The University Libraries are pleased to share the GeoLibrary, a new collection of Colorado Geographic Information System (GIS) data, now available online to the public.
“Anyone can use it for their research, their mapping projects, it’s a place to go for GIS data,” said Philip White, an Earth Sciences and Environment Librarian.
White spearheaded the project and has been working on it for over two years. He said he recognized the need for a system like this and wanted the University of Colorado Boulder to champion it.
"This is the first time Colorado has one depot for GIS spatial data comprised of data gathered from entities throughout the state that serves to encompass all elements of the state," he said.
The GeoLibrary assists the Libraries and campus in the university's overarching mission of supporting research, student learning, and providing a public service of making information accessible.
“It’s helpful for people around the state not just in our institution, but hopefully students and researchers will start to use it for their work,” he said.

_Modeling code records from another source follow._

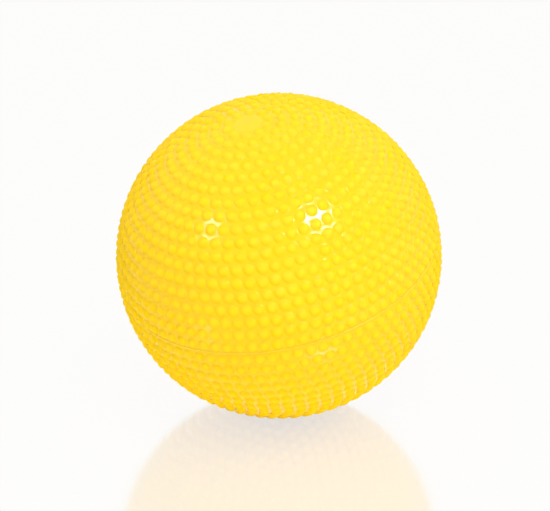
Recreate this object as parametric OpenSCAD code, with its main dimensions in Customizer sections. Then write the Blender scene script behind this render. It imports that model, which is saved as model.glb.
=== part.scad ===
/* [Ball] */
// Diameter over the tips of the nubs
ball_d = 180; // [140:1:220]
// Thickness of the soft skin between the nubs
skin_t = 1.5; // [1.2:0.1:3]

/* [Nubs] */
// Height of a nub above the skin
nub_h = 1.8; // [1.2:0.1:2.4]
// Diameter of a nub where it leaves the skin
nub_d = 6.4; // [5.6:0.1:9]
// Least clear skin between two nubs of one row
nub_gap = 0.5; // [0.4:0.05:3]
// Clear skin between one row of nubs and the next
row_gap = 0.83; // [0.5:0.01:3]
// Clear skin between the seam and the rows beside it
seam_gap = 0.6; // [0.5:0.05:4]
// Width of the bare ring between the valve's neck and the nubs round it
bare_rim = 1.5; // [0.5:0.1:12]

/* [Seam] */
// Width of the weld line that joins the halves
seam_w = 0.7; // [0.5:0.05:1.5]
// Height of the weld line above the skin
seam_h = 0.4; // [0.2:0.05:1]

/* [Valve] */
// Diameter of the plug's head
head_d = 9.4; // [8:0.1:12]
// Thickness of the plug's head
head_t = 1.6; // [1:0.1:2]
// Length of the plug's stem
stem_l = 12; // [6:0.5:20]
// Running clearance round the stem
stem_clear = 0.05; // [0.02:0.01:0.1]
// Diameter of the bore that the plug stops
bore_d = 4.5; // [3:0.1:6]
// How far the bore runs on past the stem's tip
bore_past = 1; // [0:0.1:4]
// Wall of the seat's tube round the bore
tube_wall = 2.75; // [1.5:0.05:4]
// Clear ring round the plug's head in the seat's dish
head_gap = 0.5; // [0.2:0.05:1]
// Depth of the dish
dish_h = 1.5; // [1:0.1:2]
// Wall of the seat's neck round the dish
neck_wall = 1.3; // [0.8:0.1:3]
// How far the seat's flange reaches past its neck, inside the skin
flange_w = 5.5; // [3:0.1:12]
// Thickness of the seat's flange at its rim
flange_t = 1.8; // [1:0.1:3]
// Width of the notch for a fingernail
notch_w = 4; // [2:0.5:6]

/* [How it lies] */
// Lean of the poles from the vertical
lean = 16.4; // [0:0.1:90]
// Direction of the lean, seen from above
heading = -132.4; // [-180:0.1:180]
// Meridian where the rows of the upper half start
upper_start = 162.7; // [0:0.1:360]
// Meridian where the rows of the lower half start
lower_start = 101.4; // [0:0.1:360]

/* [Hidden] */
// How far a nub's root reaches into the skin
nub_root = 0.25;
// How far cuts run past what they cut
over = 1;
// Lead-in at the tip of the stem
tip_chamfer = 0.8;
// How far the notch reaches in and down under the head
notch_in = 0.6;
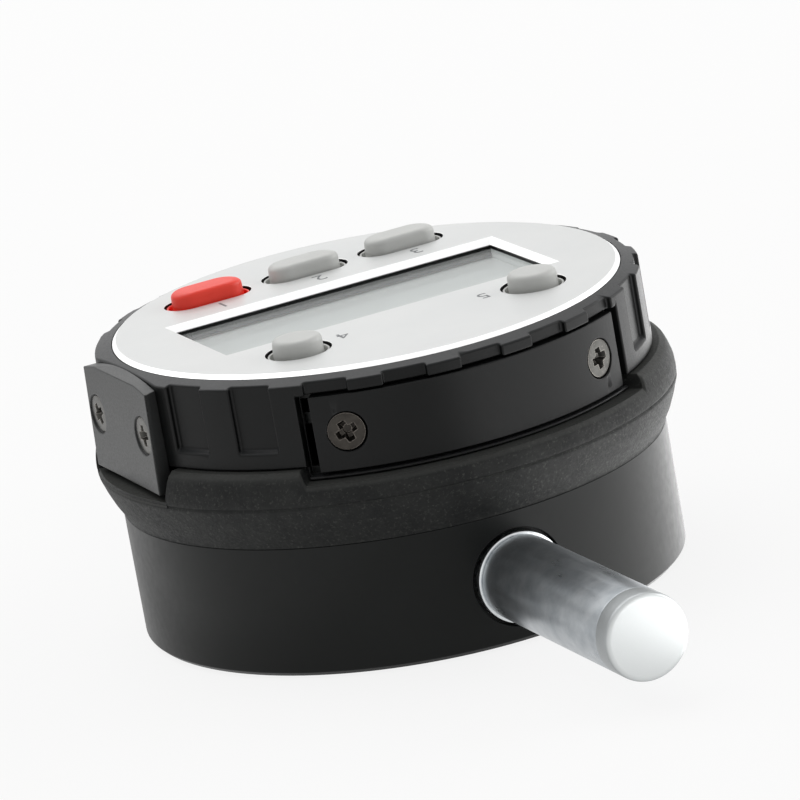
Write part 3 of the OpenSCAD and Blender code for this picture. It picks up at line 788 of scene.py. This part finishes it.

With the GeoLibrary portal, researchers can type in “boundaries,” and all major boundaries in the state will show up on the map. Same with subjects like “hydrology."
White anticipates that by the time of the program’s hard launch this fall, the GeoLibrary will have doubled the natural and cultural content features it has now, and the building won’t end there.
Researchers from the Sciences, CRDDS, ODSS, LIT, Metadata, and Administration were also instrumental in making the project work. Metadata Librarian Erik Radio began working on the GeoLibrary in December 2018. He, Metadata Coordinator Helen Baer, and Metadata Technician Katie Fletcher worked with Digital Library Software Architect Mark Stacy to upload data sets into the GeoLibrary and then map the geospatial metadata standards that would be beneficial for users.
“I think this work is so important because a lot of time and resources go into making these datasets, and we want to make sure we are describing them to the best of our ability and for varied audiences,” said Radio. “Similarly, government data, which is currently the bulk of what is in the GeoLibrary, can be at risk due to budget cuts and other factors, and the GeoLibrary ensure that these important datasets have a more sustainable future.”
Though the GIS-data system is meant for geographic sites in Colorado, White said the GeoLibrary team is open to suggestions of data to add to the collection and collaborating with professors to include research data sets.
White said he sees real potential in expanding the data collection based on our students’ and researchers’ needs.
The GeoLibrary is available to explore at geo.colorado.edu.